Just like the gods grant revelations mostly in the form of scriptures, and consistently with the bureaucratic metaphor mentioned above, the typically Taoist form of communicating with the gods is by writing. In ☞ Taoist ritual, the priest delivers a "memorial" (or "statement," shu) to the deities to announce that a ceremony will be performed in their honor, declare the purpose of the ceremony, specify its program, and list the names of those who are sponsoring it. The so-called talismans (fu, a word almost exactly corresponding to Greek symbolon) are traced on paper or other supports, including air, in graphs almost incomprehensible to humans but intelligible to the gods. Like the revealed scriptures — some of which, in fact, are deemed to have evolved from them — the talismans have a counterpart in Heaven, and thus serve to identify and authenticate their possessor.

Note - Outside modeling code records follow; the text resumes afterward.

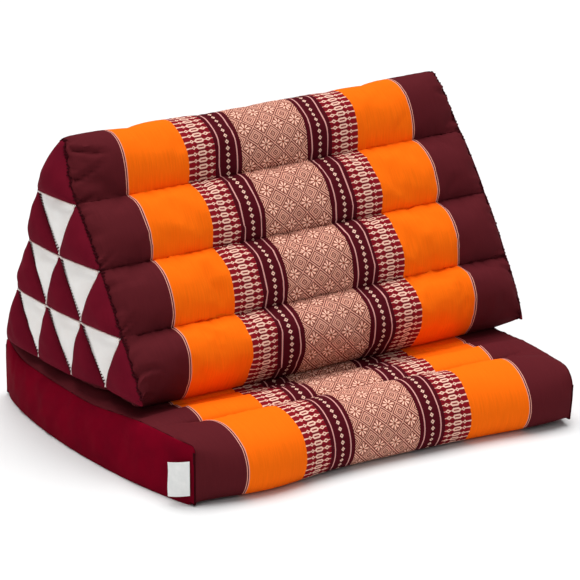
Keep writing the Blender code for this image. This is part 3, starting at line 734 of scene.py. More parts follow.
def mat_surface(sizes):
    """The mat's cover as a grid of closed rings, with its stations, arc lengths and the number of top points."""
    middle = mat_middle(sizes, END_ROLL_STEPS, PUFF_STEPS)
    sides = stations(1.0, MAT_TAPER, MAT_TAPER_ROWS, MAT_MIDDLE_ROWS)
    share = fullness(sides, 1.0, MAT_TAPER)[:, None]
    ends = [mat_end(side, END_ROLL_STEPS, arc_spacing(PUFF_STEPS)) for side in (-1, 1)]
    end = np.where(sides[:, None, None] < 0, ends[0][None], ends[1][None])
    arc = arc_lengths(middle)
    seams = mat_seam_depths()
    crest = MAT_SEAM_HEIGHT + 0.8 * sizes.mat_puff
    valley = np.clip(crest - middle[:, 1], 0, None) * (np.abs(middle[:, 0] - MAT_DEPTH / 2) < MAT_DEPTH / 2 - 0.045)
    smooth = np.clip((np.abs(sides[:, None]) - 0.74) / 0.20, 0, 1) ** 1.5
    depth = end[..., 0] + (middle[None, :, 0] - end[..., 0]) * share
    height = end[..., 1] + (middle[None, :, 1] + 0.85 * smooth * valley - end[..., 1]) * share
    apart = np.abs(depth[..., None] - seams).min(-1)
    column = np.argmin(np.abs(depth[..., None] - seams), axis=-1)
    x = np.broadcast_to(MAT_CLOTH_HALF * sides[:, None], depth.shape)
    (pucker_waves, pucker_reach), (gather_waves, gather_reach) = MAT_PUCKERS, MAT_GATHERS
    lump_waves, lump_depth = MAT_LUMPS
    puckers = np.zeros(depth.shape)
    for k in range(len(seams)):
        puckers = puckers + (column == k) * waves(x, 140 + k, *pucker_waves)
    on_top = np.clip((height - 0.045) / 0.012, 0, 1)
    depth_in = sizes.pucker * puckers * np.exp(-apart / pucker_reach) * share * on_top
    inwards = (1 - np.abs(sides))[:, None] * MAT_CLOTH_HALF
    gathers = waves(arc, 17, *gather_waves)[None, :] * np.exp(-inwards / gather_reach)
    lumps = mottle(x, arc[None, :], 23, *lump_waves) * share
    clear = np.clip((height - 0.012) / 0.02, 0, 1)
    height = height + depth_in + (sizes.pucker * 0.8 * gathers + lump_depth * lumps) * clear
    height = np.where(depth > CONTACT_START, np.minimum(height, CONTACT_HEIGHT), height)
    top = mat_place(sides[:, None], depth, height)
    floor_depth = depth[:, :1] + (depth[:, -1:] - depth[:, :1]) * np.linspace(0, 1, len(middle))[None, :]
    nearest = np.minimum(floor_depth - depth[:, :1], depth[:, -1:] - floor_depth)
    floor_height = FLOOR_GROOVE * np.clip(1 - nearest / GROOVE_REACH, 0, 1)
    floor = mat_place(sides[:, None], floor_depth, floor_height)
    points = np.concatenate([top, floor[:, -2:0:-1]], axis=1)
    underside = floor_depth[len(sides) // 2, -2:0:-1]
    ring = np.concatenate([middle, np.stack([underside, 0 * underside], -1), middle[:1]])
    return points, sides, arc_lengths(ring), len(middle)


def band_surface(sizes, side, seed):
    """A side band's crowned face from the floor to the top seam, and its flat back.

    The face stands out by a rim plus the crown times (1 - (2s-1)^6) times (4l(1-l)) to a power, with soft dents.
    """
    s = np.concatenate([arc_spacing(BAND_COLUMNS), [1.0]])[:, None]
    depth = -MAT_EDGE_OUT + (MAT_DEPTH + 2 * MAT_EDGE_OUT) * s
    nearest = np.minimum(depth + MAT_EDGE_OUT, MAT_DEPTH + MAT_EDGE_OUT - depth)
    low = FLOOR_GROOVE * np.clip(1 - nearest / GROOVE_REACH, 0, 1)
    high = mat_edge_height(depth, side)
    lift = np.concatenate([arc_spacing(BAND_ROWS), [1.0]])[None, :]
    height = low + (high - low) * lift
    crown = (1 - (2 * s - 1) ** 6) * (4 * lift * (1 - lift)) ** CROWN_POWER
    dents = mottle(depth, height, 300 + seed, 0.020, 0.090) * 0.0012 * crown
    gathers = waves(depth, 310 + seed, 0.012, 0.045) * 0.0009 * np.exp(-(1 - lift) / 0.22) * np.sqrt(crown.clip(0))
    for at, turn, deep in BAND_CREASES:
        line = depth - at + turn * (1 - lift) * MAT_SEAM_HEIGHT
        gathers = gathers - deep * np.exp(-((line / CREASE_HALF_WIDTH) ** 2)) * lift**3 * np.sqrt(crown.clip(0))
    rim = BAND_RIM * (1 - lift**8)
    face = mat_place(side, depth, height, BAND_SEAT + rim + sizes.band_crown * crown + dents + gathers)
    back = mat_place(side, depth, height, BAND_SEAT)
    return face, back


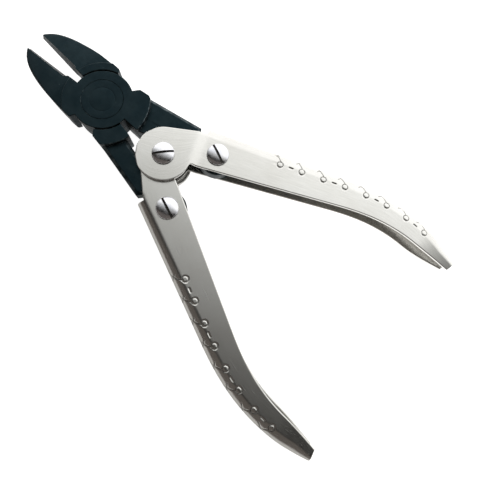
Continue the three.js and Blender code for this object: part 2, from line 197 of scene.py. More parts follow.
JAW_HALF_HEIGHT = 6
BOSS_RADIUS = 10.2
LAP_GAP = 0.3
BLADE_TURN = 4.6  # degrees between the centre line and the cutting edge
EDGE_GAP = 0.15  # the edge's stand-off from the line where the two edges meet
BLADE_LENGTH = 33.3
BLADE_WIDTH = 11.6
BLADE_RING = 13.3
BLADE_HALF_ROOT = 5.6
BLADE_HALF_TIP = 2.5
BLADE_BULGE = ((0.95, 0.7), (0.66, 0.95))  # handles of its back's curve, shares of both sizes
BLADE_CREST = 5  # where that curve meets the straight back
BLADE_CORNER = 3.4
BLADE_FOOT = 75.6  # degrees round to where the blade's shoulder meets the boss
BLADE_TAPER_END = 34.3
BLADE_CROWN = 0.06
EDGE_ROOT = 15.2
MOUTH_RELIEF = 0.4
EDGE_LAND = 0.12
HEEL_RADIUS = 15.8
HEEL_FOOT = -118.9  # degrees round to where the tail's shoulder meets the boss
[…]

Talismans confer power to summon certain deities and to control demons, but they also protect space and heal illnesses; they are worn on one's body, affixed at the four directions, placed along the path that leads to one's dwelling, or made into ashes and drunk with water.

Another important ritual object that has a written form is the "register" (lu), a formal document of investiture that the Taoist priest receives at various stages of his ordination and that defines his rank, the rites that he may perform, and the deities and spirits over which he has control.